- [DATA SEGMENT]:
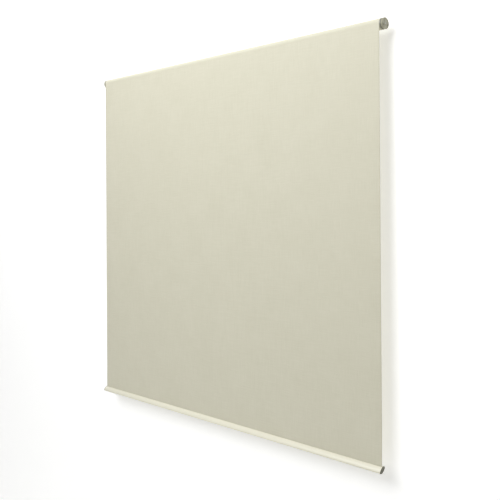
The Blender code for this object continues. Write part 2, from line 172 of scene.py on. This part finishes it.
def polyesterCloth(name, coordinates, weave, width):
    # Plain-weave polyester, stiffened and heat-cut: matt cream with faint thick and thin threads both ways.
    material, tree, shader = newMaterial(name, 0.62, Sheen_Weight=0.12, Sheen_Roughness=0.5,
                                         Specular_IOR_Level=0.5)
    flat = (math.pi / 2, 0, 0) if coordinates == "Object" else (0, 0, 0)
    place = placeOf(tree, coordinates, turn=flat)
    split = addNode(tree, "ShaderNodeSeparateXYZ", {"Vector": place})
    stretched = []
    for scale in ((1 / weave["slubLength"], 1, 1), (1, 1 / weave["slubLength"], 1)):
        mapping = addNode(tree, "ShaderNodeMapping", {"Vector": place}, {"Scale": scale})
        stretched.append(grain(tree, mapping.outputs["Vector"], weave["slubMm"], 3.0, 0.6))
    slubs = maths(tree, "MULTIPLY", maths(tree, "ADD", *stretched), 0.5)
    mottle = grain(tree, place, weave["mottleMm"], 2.0)
    tone = maths(tree, "ADD", between(tree, slubs, -0.55, 0.55, 0.38, 0.62),
                 between(tree, mottle, -0.22, 0.22, 0.3, 0.7))
    body = tint(tree, between(tree, tone, 0.0, 1.0, -1.0, 1.0), "d5d2bd", "dfdcc9")
    fromMiddle = maths(tree, "ABSOLUTE", split.outputs["X"], 0.0)
    # The last few millimetres at each side edge are drawn darker, towards colour bbb8a7.
    edgeDarkening = between(tree, fromMiddle, 0.0, weave["edgeStrength"],
                     width / 2 - weave["edgeMm"] / 1000, width / 2 - weave["edgeFullMm"] / 1000)
    colour = addNode(tree, "ShaderNodeMix", {"Factor": edgeDarkening}, data_type="RGBA")
    tree.links.new(body, colour.inputs[6])
    colour.inputs[7].default_value = linearColour("bbb8a7")
    tree.links.new(colour.outputs[2], shader.inputs["Base Color"])
    threads = []
    for direction in ("X", "Y"):
        wave = addNode(tree, "ShaderNodeTexWave", {"Vector": place},
                       {"Scale": math.pi / 10 * 1000 / weave["threadMm"], "Distortion": 0.6, "Detail": 1.0},
                       bands_direction=direction)
        threads.append(wave.outputs["Fac"])
    relief = maths(tree, "ADD", maths(tree, "MULTIPLY", maths(tree, "ADD", *threads), 0.25),
                   maths(tree, "MULTIPLY", slubs, 1.2))
    bump(tree, shader, relief, 0.10, 0.8)
    return material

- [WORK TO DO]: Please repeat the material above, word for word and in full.

- [SOLUTION BELOW]:
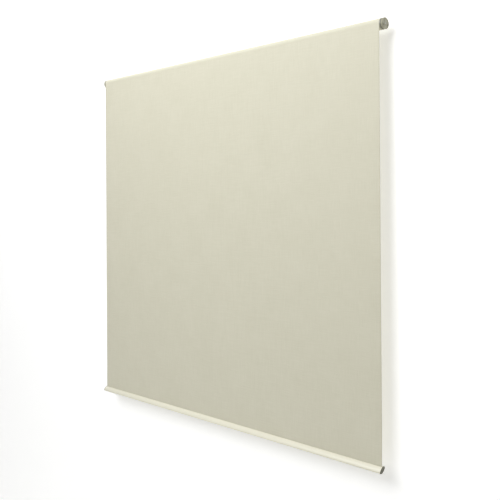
The Blender code for this object continues. Write part 2, from line 172 of scene.py on. This part finishes it.
def polyesterCloth(name, coordinates, weave, width):
    # Plain-weave polyester, stiffened and heat-cut: matt cream with faint thick and thin threads both ways.
    material, tree, shader = newMaterial(name, 0.62, Sheen_Weight=0.12, Sheen_Roughness=0.5,
                                         Specular_IOR_Level=0.5)
    flat = (math.pi / 2, 0, 0) if coordinates == "Object" else (0, 0, 0)
    place = placeOf(tree, coordinates, turn=flat)
    split = addNode(tree, "ShaderNodeSeparateXYZ", {"Vector": place})
    stretched = []
    for scale in ((1 / weave["slubLength"], 1, 1), (1, 1 / weave["slubLength"], 1)):
        mapping = addNode(tree, "ShaderNodeMapping", {"Vector": place}, {"Scale": scale})
        stretched.append(grain(tree, mapping.outputs["Vector"], weave["slubMm"], 3.0, 0.6))
    slubs = maths(tree, "MULTIPLY", maths(tree, "ADD", *stretched), 0.5)
    mottle = grain(tree, place, weave["mottleMm"], 2.0)
    tone = maths(tree, "ADD", between(tree, slubs, -0.55, 0.55, 0.38, 0.62),
                 between(tree, mottle, -0.22, 0.22, 0.3, 0.7))
    body = tint(tree, between(tree, tone, 0.0, 1.0, -1.0, 1.0), "d5d2bd", "dfdcc9")
    fromMiddle = maths(tree, "ABSOLUTE", split.outputs["X"], 0.0)
    # The last few millimetres at each side edge are drawn darker, towards colour bbb8a7.
    edgeDarkening = between(tree, fromMiddle, 0.0, weave["edgeStrength"],
                     width / 2 - weave["edgeMm"] / 1000, width / 2 - weave["edgeFullMm"] / 1000)
    colour = addNode(tree, "ShaderNodeMix", {"Factor": edgeDarkening}, data_type="RGBA")
    tree.links.new(body, colour.inputs[6])
    colour.inputs[7].default_value = linearColour("bbb8a7")
    tree.links.new(colour.outputs[2], shader.inputs["Base Color"])
    threads = []
    for direction in ("X", "Y"):
        wave = addNode(tree, "ShaderNodeTexWave", {"Vector": place},
                       {"Scale": math.pi / 10 * 1000 / weave["threadMm"], "Distortion": 0.6, "Detail": 1.0},
                       bands_direction=direction)
        threads.append(wave.outputs["Fac"])
    relief = maths(tree, "ADD", maths(tree, "MULTIPLY", maths(tree, "ADD", *threads), 0.25),
                   maths(tree, "MULTIPLY", slubs, 1.2))
    bump(tree, shader, relief, 0.10, 0.8)
    return material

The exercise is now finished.